Ziel en Akasha

Hoe komt het dat de ziel zich vult met een specifiek deel van de Akasha, van Tijd?
Gedurende zijn leven op aarde vormt de mens bepaalde neigingen en afhankelijkheden. Deze ontstaan vanuit de diepgewortelde behoefte van het ‘zelf’ (ego) om zich te verzekeren van continuïteit, veiligheid en identiteit – desnoods ten koste van andere ‘zelven’. Deze behoeften worden gevoed door de illusie dat het ‘zelf’ een werkelijkheid is. Uit deze illusie ontstaat de angst voor de eigen kwetsbaarheid, voor het mogelijke verdwijnen van het ‘zelf’ wanneer het zich niet afdekt en beschermt tegen de externe krachten die het willen vernietigen, waarvan de dood de apotheose is. Het ‘zelf’ streeft ernaar zich te handhaven binnen de sfeer van de lineaire tijdsstroom. In het ‘heden’ veroorzaakt het werkingen die een toekomst moeten garanderen waarin het als zodanig nog bestaat, en bovendien geborgen en gelukkig is. Maar omdat het dit doet op het vlak van de lineaire tijdsbeleving kan het niet anders dan dat alles wat het doet om zijn toekomst te verzekeren, gebaseerd is op het verleden. Omdat het op die manier voorbijgaat aan de ‘verticale’ Oorzakelijkheidsdimensie wordt er niets ingebracht dat daadwerkelijk nieuw (niet voortkomend uit een ‘verleden’) is, met als gevolg dat het ‘zelf’ binnen hetzelfde patroon blijft. Er is geen vernieuwing, geen voortuitgang maar uitsluitend herhaling. Deze krachten van herhaling zorgen ervoor dat het ’tijdswiel’ (Kalachacra) van het Zelf steeds in hetzelfde spoor blijft ronddraaien. Boeddha noemt dit de nimmer aflatende cyclus van geboorte, lijden, dood en opnieuw geboren worden (het ‘rad van Samsara’).

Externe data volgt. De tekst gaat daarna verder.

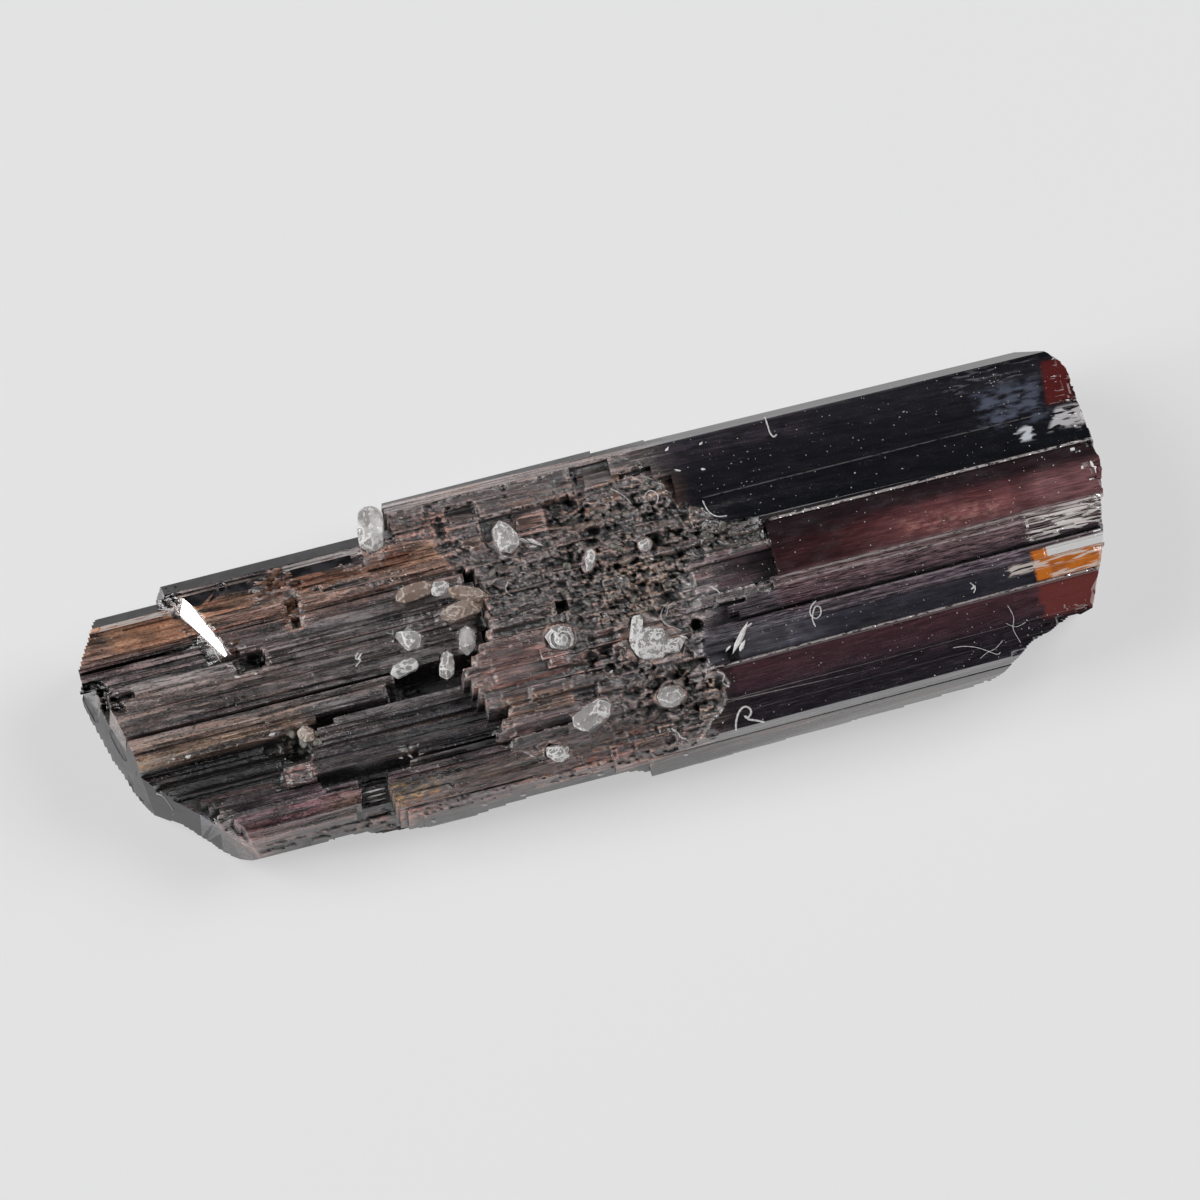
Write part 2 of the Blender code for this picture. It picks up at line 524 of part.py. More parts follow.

Wanneer een mens bij zijn dood zijn lichamelijke constitutie aflegt zal er niets meer zijn dat de Tijdsinhoud van zijn ‘ziel’ scheidt van het geheel van Akasha. Deze (overigens illusoire) scheiding die de indruk van een ‘afzonderlijk’ zelf veroorzaakte werd bewerkstelligd door de lichamelijke constitutie waarin de begrenzende werking van ‘lagere ruimte’ aanwezig was. De constitutie is namelijk geen Tijd (zoals de ziel) maar Ruimte. Ruimte is Openheid, maar lager gedimensioneerde ruimte kenmerkt zich door verminderde openheid die zich manifesteert als het vermogen tot begrenzing. Dit vermogen tot begrenzing van ‘lagere ruimte’ brengt in belichaamde toestand de illusie voort dat de Tijdskern van het Zelf gescheiden van de Akasha als geheel bestaat. Deze illusie is het ‘ego’ met zijn op zichzelf gerichte neigingen  en wensen. Na de dood, als de begrenzende werking van het lichaam verdwenen is, worden deze wensen, neigingen en het zelfbeeld echter opgenomen in de Akasha en blijven dus in de Tijd bewaard. Zo komt het dat er in Tijd een inhoud bestaat die weliswaar geheel één is met de universele Akasha maar die, door de eveneens in de Akasha opgenomen wensen, neigingen en zelfverbeelding, een impuls bevat om zich opnieuw te begrenzen. Deze impuls uit zich als een zoeken naar een middel om dat te doen; dat middel wordt gevonden in een nieuwe belichaming in ‘lagere ruimte’. We zien dus dat de reïncarnatiebehoefte in Tijd is opgenomen in de vorm van zelfgerichte wensen en neigingen die verbonden zijn met een bepaald agglomeraat van Akasha. Zou de ziel bij het sterven volkomen zonder neiging tot zelfbehoud zijn, geen enkele wens koesteren tot voortzetting van de identificatie met een bepaald persoon en diens kenmerken en talenten, dan zou zijn inhoud zonder reïncarnatie-impuls opgenomen worden in de Akasha. Het met een deel van de Akasha verbonden zelfbeeld zou dan voorgoed opgaan in een Zelf dat de totaliteit van Akasha is. Dit Zelf is niet gebonden aan een bepaald persoon, een bepaalde erfelijkheidsstroom, volk of land, zelfs niet aan een bepaalde planeet of constellatie. Het is op een onbeschrijfbare wijze Zichzelf en vrij. Het is niet in alles, maar alles is in Hem.